# Wavy or Straight?



## Oaklys Dad (Dec 28, 2005)

It is always hard to tell in puppies for me. Puppy coats change so many times before they get their adult coats.


----------



## shallwemichele (Apr 28, 2012)

Arthur's 17 weeks, and his coat has been darkening toward what his adult coat will be. They say you can tell by looking at the color of the ears. I think his mom was wavy (field dog) and his dad the less wavy show dog type. All of a sudden these last few days Arthur's fur is getting wavy and coarser!
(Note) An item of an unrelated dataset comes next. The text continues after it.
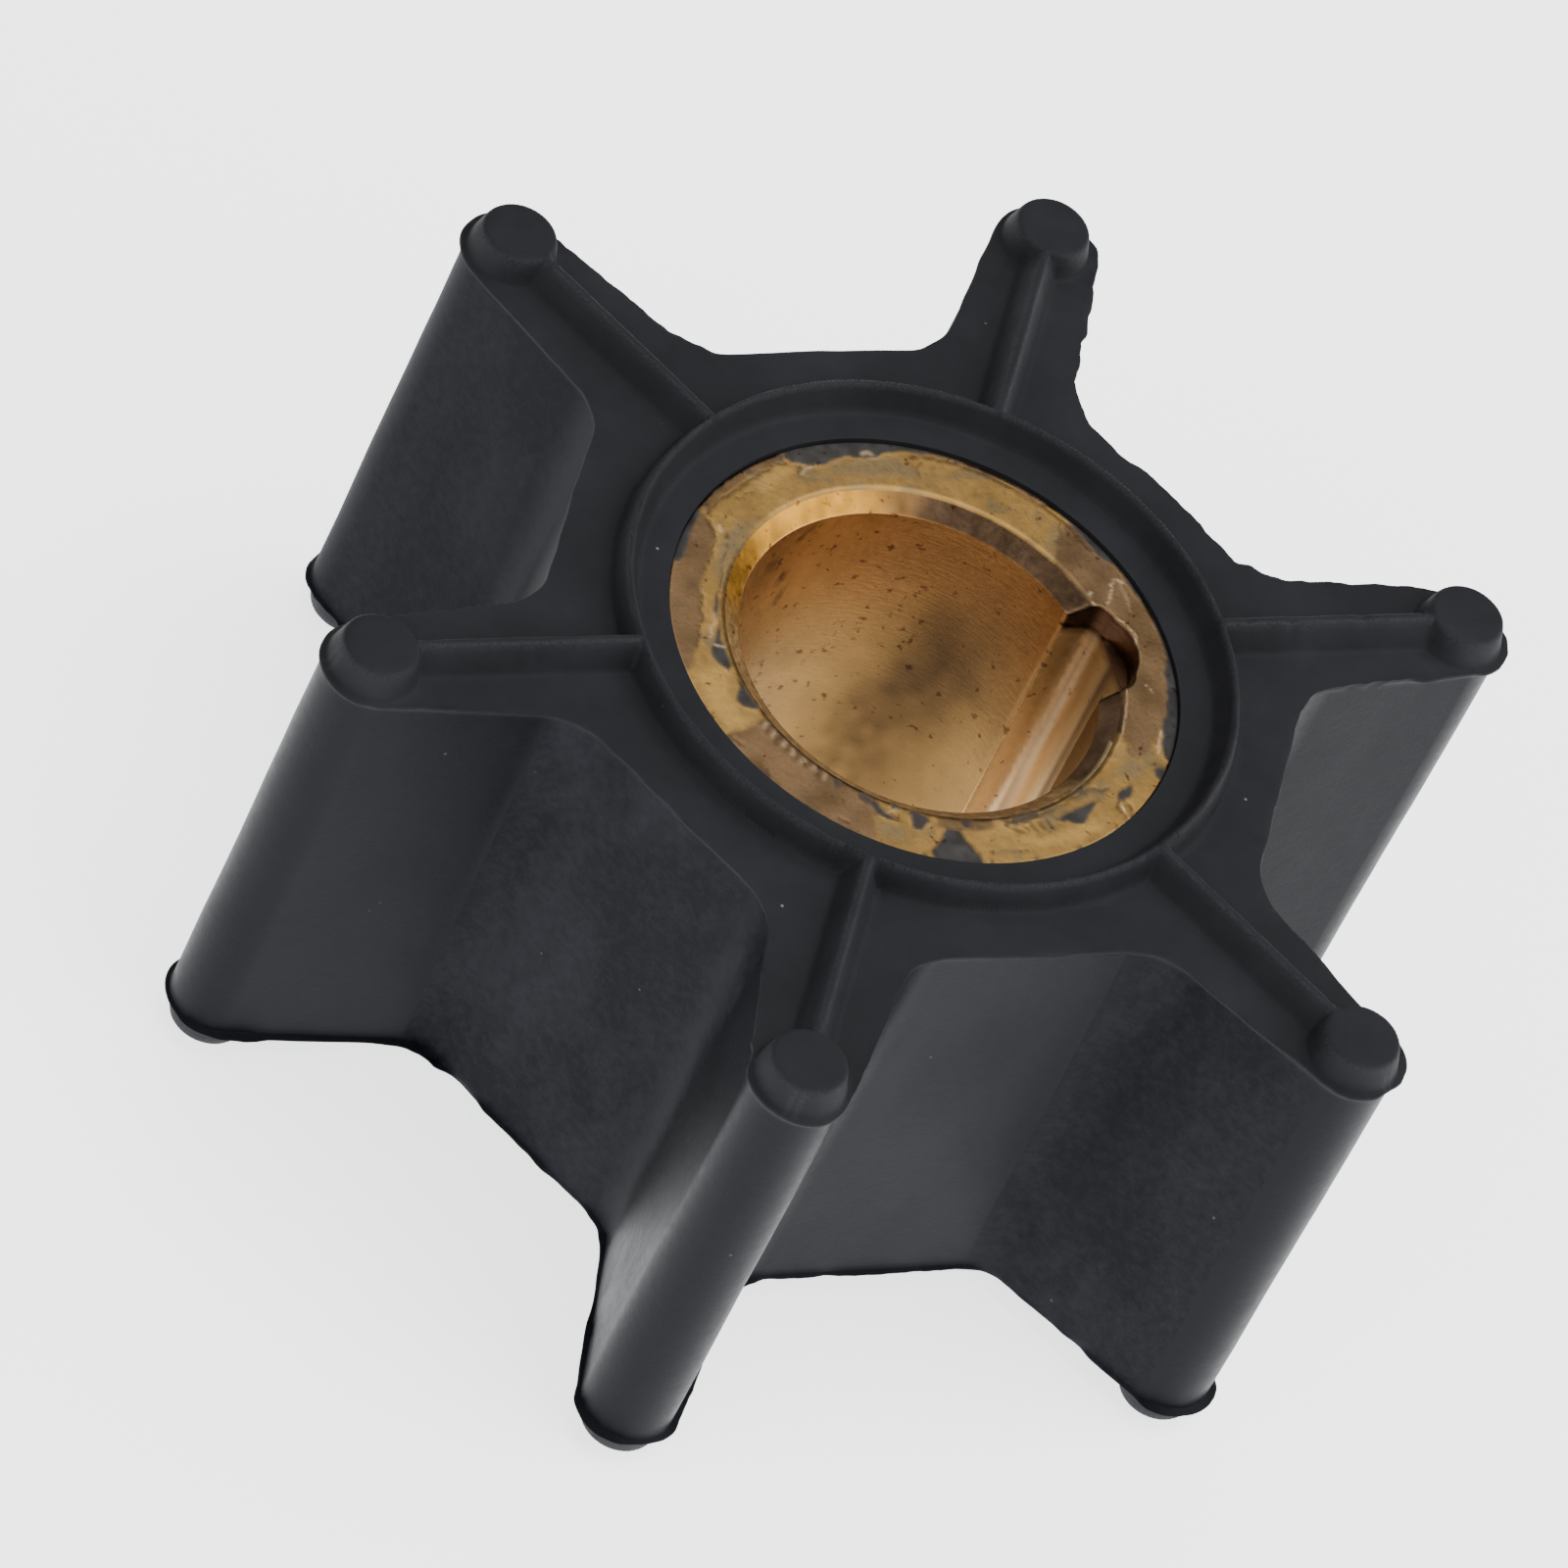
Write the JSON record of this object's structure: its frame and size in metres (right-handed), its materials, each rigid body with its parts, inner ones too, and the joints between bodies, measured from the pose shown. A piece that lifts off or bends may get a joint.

It's very handsome when brushed, and I'll be glad if he takes after the field dog side, as he'll be swimming and such.


----------



## Heatherjfitz (May 4, 2012)

I guess I don't really have a preference, but I do wonder if the wavy is harder to brush out? And can the wavy coat look shiny and smooth like the straight ones can? I live in the pacific northwest (washington state) where it is cold and rainy most of the year... so I think the dense coat will be great for our area. She so far only likes the undercoat comb, and the flea comb... it will probably take some time for her to like the slicker brush.


----------



## Max's Dad (Apr 23, 2012)

I think it is difficult to tell. Max's ears are still darker than most of the rest of his body. He ended-up with a curly coat, and quite thick.


----------



## OnMyWay2MyDreams (Feb 13, 2011)

Lilly's was straight and now becoming more wavy as she's getting older. More so on her back. Her crimps are also more noticeable when she gets wet which was reverse for my other golden I had, her crimps went away when she got older. Lilly is also finally getting darker, almost to the color of her ears but I expect her coat to change again after this next heat cycle and as she continues to mature.


----------



## shallwemichele (Apr 28, 2012)

At the dog park we've twice been asked if Arthur is a lab. His fur is clearly wavy now, but still short. His tail has the beginnings of feathering, and in the back of his front legs is some softer fur. Fun to see these changes! Yesterday I found two tiny tennis balls and a nylabone he had in early weeks. I wouldn't dare to let him have them now, but it was interesting to see this evidence of how much he's grown!


----------



## quilter (Sep 12, 2011)

Casper has mostly straight hair, but has wavy hair down his back. Right now he has a major case of the frizzies since I gave him a bath. We also live in Washington State, so he gets a lot of the frizzies! He also has a couple of cowlicks (I think that's the right term). The hair grows in difference directions and then meets up. Sort of like the zipper that some dogs have on their faces. But his are on his sides and back. He doesn't have an adult coat yet, so I think they'll probaby go away.


----------